I was lucky enough to attend a weeks singing course with him, and only a few years later did I really fully understand what I had been taught in that time. Tomatis would speak about ‘the listening posture’ (in French of course), referring to the connection between the head, neck and back. He claimed that the ears did not function, were not listening as long as the connection between all of the above was broken. A few years later I was again overseas training to become an Alexander teacher and the basis of FM Alexander’s principle is the connection between the head, neck and back. He called it ‘the primary control’. He, Alexander, claimed that when the primary control went out of alignment the rest of the body changed shape. Think of all those children slumped over their desks at school, and the very poor posture many of the children keep, particularly while sitting at their desks at school, exactly where we want them to be listening.
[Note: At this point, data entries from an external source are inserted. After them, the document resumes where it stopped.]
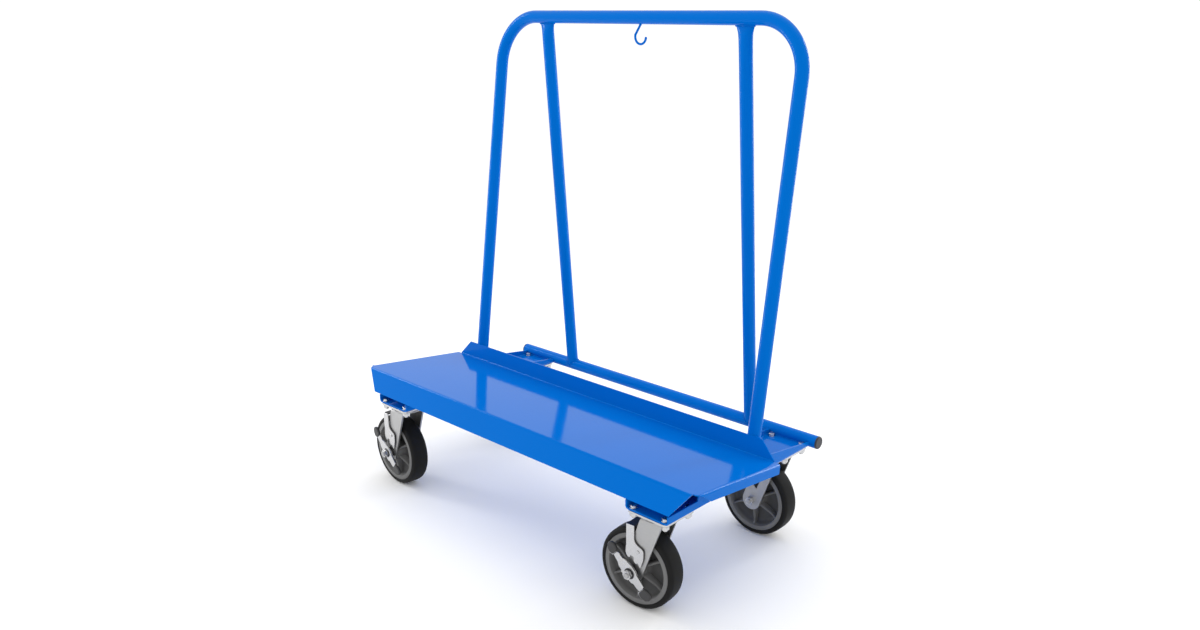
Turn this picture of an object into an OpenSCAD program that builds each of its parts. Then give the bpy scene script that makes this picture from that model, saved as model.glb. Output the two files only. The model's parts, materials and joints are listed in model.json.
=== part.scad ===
// Drywall cart: a sloped sheet-steel deck and a leaning tubular frame on four swivel casters.
// X runs along the cart, +Y from the loading side to the back, +Z up.
// The origin is the middle of the cart's footprint, on the floor.

/* [Deck] */
// Length of the deck, end to end
deck_l = 1190; // [900:5:1500]
// Depth of the deck from its front edge to its back bend, measured level
deck_d = 316.6; // [260:0.1:420]
// Height of the deck's front edge
deck_front_z = 347; // [335:1:360]
// Slope of the deck down towards the back, degrees
deck_slope = 6.5; // [4:0.1:9]
// Thickness of the deck's sheet
sheet_t = 3; // [2:0.5:4]
// Height of the front flange, measured along it
front_flange_h = 61.8; // [50:0.1:65]
// Lean of the front flange from upright, degrees
front_flange_lean = 21; // [0:1:30]
// Height of the back flange, measured along it
back_flange_h = 44.5; // [30:0.1:60]
// Height of the lips that hang from the deck's ends
lip_h = 25; // [15:1:30]
// How far the front flange's ends are cut in at its bottom edge
front_cut = 55.6; // [30:0.1:65]
// How far the front flange's ends are cut in at its top edge
nose_cut = 14; // [6:0.5:24]
// How far back the cuts of the deck's front corners reach
nose_d = 16; // [8:0.5:24]
// How far the back flange's ends are cut in at its top edge
back_cut = 41; // [20:1:55]
// How far the deck's back corners are cut in
corner_cut = 18; // [5:1:30]

/* [Frame] */
// Outside diameter of the frame tubes
tube_d = 33.4; // [28:0.1:34]
// Wall of the frame tubes
tube_wall = 2; // [1.5:0.5:3]
// Distance between the hoop's two legs, centre to centre
hoop_w = 1002; // [800:2:1010]
// Height of the hoop's top tube, at its centre
hoop_z = 1293; // [1000:1:1500]
// Bend radius of the hoop's corners, at the tube's centre
hoop_r = 126; // [80:1:160]
// Lean of the hoop and the back flange towards the back, degrees
hoop_lean = 8; // [4:0.1:12]
// Distance between the rear legs at their feet
rear_leg_foot = 674; // [500:2:760]
// Distance between the rear legs at their heads
rear_leg_head = 660; // [500:2:760]
// Length of the rear tube without its end caps
rear_tube_l = 1094; // [1075:1:1160]

/* [Cross channels] */
// Width of each channel
chan_w = 125; // [120:1:135]
// Thickness of the channels' plate
chan_t = 4; // [3:0.5:5]
// Height of the channels' side walls over the caster plates
chan_wall = 22; // [15:1:28]

/* [Casters] */
// Height from the floor to the top of the caster plates
caster_h = 258; // [250:1:270]
// Wheel diameter
wheel_d = 203.2; // [180:0.1:206]
// Wheel width over the tread
wheel_w = 50.8; // [44:0.1:52]
// How far each wheel trails behind its swivel axis
trail = 49.5; // [40:0.5:55]
// Distance of the swivel axes from the middle of the cart, along X
caster_x = 469.5; // [400:0.5:520]
// Size of the caster plates along X
plate_x = 114.3; // [110:0.1:120]
// Size of the caster plates along Y
plate_y = 101.6; // [98:0.1:110]
// Bolt spacing along X
bolt_x = 92; // [88:1:94]
// Bolt spacing along Y
bolt_y = 78; // [76:1:82]
// Turn of the front right caster as it stands, degrees
yaw_front_right = 5.5; // [-30:0.5:30]
// Turn of the front left caster as it stands, degrees
yaw_front_left = -3; // [-30:0.5:30]

/* [Brake] */
// How far the brake arm and its shoe travel down onto the tyre
brake_travel = 3; // [2:0.5:3.5]
// Angle of the pedal's lower end below level as it stands, degrees
pedal_angle = 43.5; // [35:0.5:50]

/* [Hidden] */
CORNERS = ["front_right", "front_left", "rear_right", "rear_left"];
BRAKED = ["front_right", "front_left"];
CASTER_PIECES = ["yoke", "axle_bolt", "axle_nut", "axle_sleeve", "wheel_core", "wheel_bearing", "tyre"];
BRAKE_PIECES = ["brake_arm", "brake_shoe", "guide_rivet", "pedal", "pedal_pads"];
$fn = 48;

eps = 0.05;          // play between pieces that are welded or pressed together
run = 0.05;          // radial running clearance of pins and bores
tube_r = tube_d / 2;
half_l = deck_l / 2;
wheel_r = wheel_d / 2;
reach = trail + wheel_r;                 // swivel axis to the far side of the wheel
mid_x = (caster_x + reach - half_l) / 2; // the cart's middle: a trailing wheel passes its left end

// Cross-section of the cart, as points of [y, z]
half_y = 300;                                  // the footprint's half depth
rear_y = half_y - tube_r;                      // centre of the rear tube
tube_hang = 4.4;                               // how far the rear tube hangs below the caster plates
rear_z = caster_h - tube_hang + tube_r;
flange_foot = [-half_y, deck_front_z - front_flange_h * cos(front_flange_lean)];
deck_front = [-half_y + front_flange_h * sin(front_flange_lean), deck_front_z];
deck_back = deck_front + deck_d * [1, -tan(deck_slope)];
flange_top = deck_back + back_flange_h * [sin(hoop_lean), cos(hoop_lean)];
front_bend = 6;                                // outside radius of the front and end bends
back_bend = 3;                                 // inside radius of the bend at the back flange
lip_in = 20;                                   // width of the deck's stretch that the lip's sheet makes

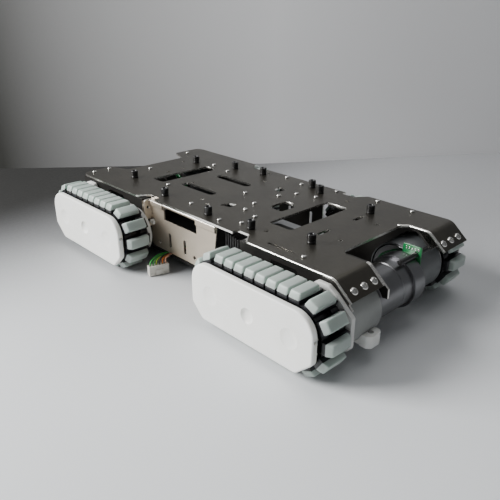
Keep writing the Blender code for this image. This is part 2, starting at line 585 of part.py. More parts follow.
curve = bpy.data.curves.new("motor_lead", "CURVE")
curve.dimensions = "3D"
curve.bevel_depth = LEAD_D / 2 * MM
curve.bevel_resolution = 2
curve.use_fill_caps = True
route = smooth_route(LEAD_ROUTE, 2)
spline = curve.splines.new("POLY")
spline.points.add(len(route) - 1)
for point, p in zip(spline.points, route):
    point.co = (*(p * MM), 1)
tube = bpy.data.objects.new("lead_line", curve)
bpy.context.scene.collection.objects.link(tube)
smooth(to_mesh(tube, "motor_lead", LEAD))

# every flat face of many corners is split the same way for each use
for piece in parts.objects:
    if not piece.modifiers:
        edit = bmesh.new()
        edit.from_mesh(piece.data)
        wide = [face for face in edit.faces if len(face.verts) > 4]
        if wide:
            bmesh.ops.triangulate(edit, faces=wide, ngon_method="BEAUTY")
            edit.to_mesh(piece.data)
        edit.free()

for piece in parts.objects:
    piece.location.y += CENTRE_SHIFT * MM
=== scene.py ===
"""Tracked robot chassis on a pale studio floor. Lengths in the text are millimetres."""
import math

import bmesh
import bpy
from mathutils import Matrix, Vector


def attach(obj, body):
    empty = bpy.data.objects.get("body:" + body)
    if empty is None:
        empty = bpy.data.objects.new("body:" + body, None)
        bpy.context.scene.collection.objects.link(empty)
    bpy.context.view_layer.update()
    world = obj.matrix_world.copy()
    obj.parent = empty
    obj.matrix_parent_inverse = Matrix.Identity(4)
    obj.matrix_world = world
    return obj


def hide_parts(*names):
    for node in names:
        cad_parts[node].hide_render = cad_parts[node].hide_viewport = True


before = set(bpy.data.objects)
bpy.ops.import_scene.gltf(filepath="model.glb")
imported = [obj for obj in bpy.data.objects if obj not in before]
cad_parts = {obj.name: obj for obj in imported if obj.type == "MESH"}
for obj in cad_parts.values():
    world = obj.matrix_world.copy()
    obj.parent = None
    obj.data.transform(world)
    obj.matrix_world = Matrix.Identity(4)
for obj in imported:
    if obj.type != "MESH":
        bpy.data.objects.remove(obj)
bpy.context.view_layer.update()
MM = 0.001

# ------------------------------------------------------------------ camera
azimuth, elevation, roll = (math.radians(a) for a in (46.525, 24.04, 0.154))
back = Vector((math.sin(azimuth) * math.cos(elevation), -math.cos(azimuth) * math.cos(elevation), math.sin(elevation)))
right = Vector((math.cos(azimuth), math.sin(azimuth), 0))
up = back.cross(right)
right, up = right * math.cos(roll) + up * math.sin(roll), up * math.cos(roll) - right * math.sin(roll)
eye = bpy.data.cameras.new("camera")
eye.sensor_width = 36.0
eye.lens = 40.804
eye.clip_start = 0.01
camera = bpy.data.objects.new("camera", eye)
camera.matrix_world = Matrix.Translation(Vector((308.27, -284.44, 197.47)) * MM) @ Matrix((right, up, back)).transposed().to_4x4()
bpy.context.scene.collection.objects.link(camera)
bpy.context.scene.camera = camera

# ------------------------------------------------------------------ sizes shared with the solids
DECK_TOP, DECK_T = 54.3, 1.5
BEND_X, BEND_R, BEND_DEG, FLANGE_END_X = 133.0, 8.0, 41.0, 148.6
AXLE_Z, DRIVE_X, IDLER_X = 26.07, 130.5, 63.0
LINKS, PITCH_R = 26, 15.97
LEFT_IN, LEFT_BACK = 19.4, 8.6          # the left pods sit further in and nearer the middle
SHIFT = Vector((0, 9.7, 0)) * MM        # middle of the overall width onto the X axis
CORNERS = [("front_right", 1, 1), ("front_left", 1, -1), ("rear_right", -1, 1), ("rear_left", -1, -1)]


# ------------------------------------------------------------------ materials
def nodes_of(name):
    made = bpy.data.materials.new(name)
    made.use_nodes = True
    tree = made.node_tree
    return made, tree, tree.nodes["Principled BSDF"]


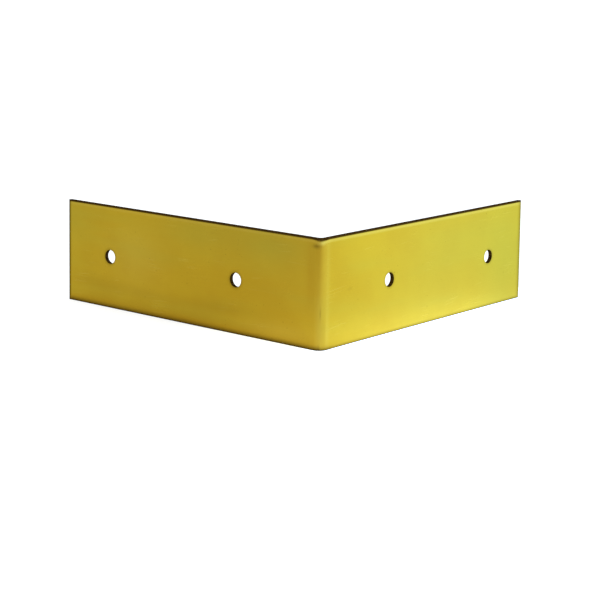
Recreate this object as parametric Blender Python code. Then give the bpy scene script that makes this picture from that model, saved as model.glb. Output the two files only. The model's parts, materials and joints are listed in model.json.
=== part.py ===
"""Corner kick plate: one strip of sheet brass, punched for four screws and folded to 90 degrees.

The plate stands on its lower edges and wraps round an outside corner. Its two legs are alike:
the left leg runs along X and faces -Y, and the right leg runs along Y and faces +X.
The origin is the middle of the bottom of the plate's bounding box. Metres, +Z up.
"""
import math

import bmesh
import bpy
from mathutils import Matrix, Vector

# Driving dimensions, in metres
LEG_LENGTH = 0.1016           # from the outer corner to the end of a leg
PLATE_HEIGHT = 0.03175
SHEET_THICKNESS = 0.0013
INNER_BEND_RADIUS = 0.0012
HOLE_DIAMETER = 0.0042        # just clears the shank of a No. 8 wood screw
HOLE_FROM_CORNER = 0.0318     # outer corner to the first hole's centre
HOLE_FROM_END = 0.0183        # end of the leg to the second hole's centre
EDGE_BREAK = 0.00012          # rounding left on every sheared edge

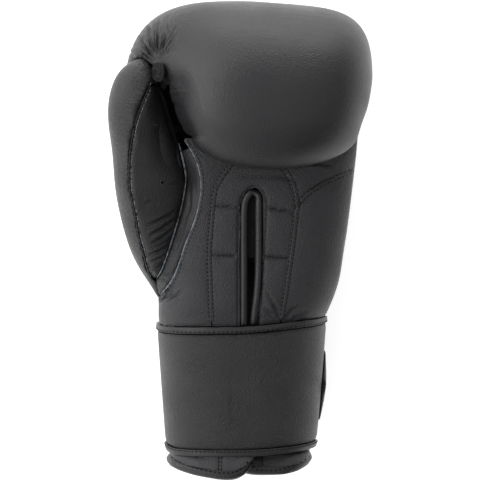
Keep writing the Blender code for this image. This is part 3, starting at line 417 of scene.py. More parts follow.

As it happens, there are a number of reasons why children don’t listen, however I feel strongly that the body alignment is certainly an important factor that is often overlooked. I have seen many children and adults with low muscle tone, a condition when the back of the body is over tightened, creating a body that looks like a question mark. A number of those people also had trouble with their listening skills. As a joke, the only one it really worked for was a politician.

Anyway, I digress, my point I was making today is that listening, and keeping one’s ears open has to do with what is happening in the body alignment. We all know children who this may apply to however, adults too, through poor posture may not be listening.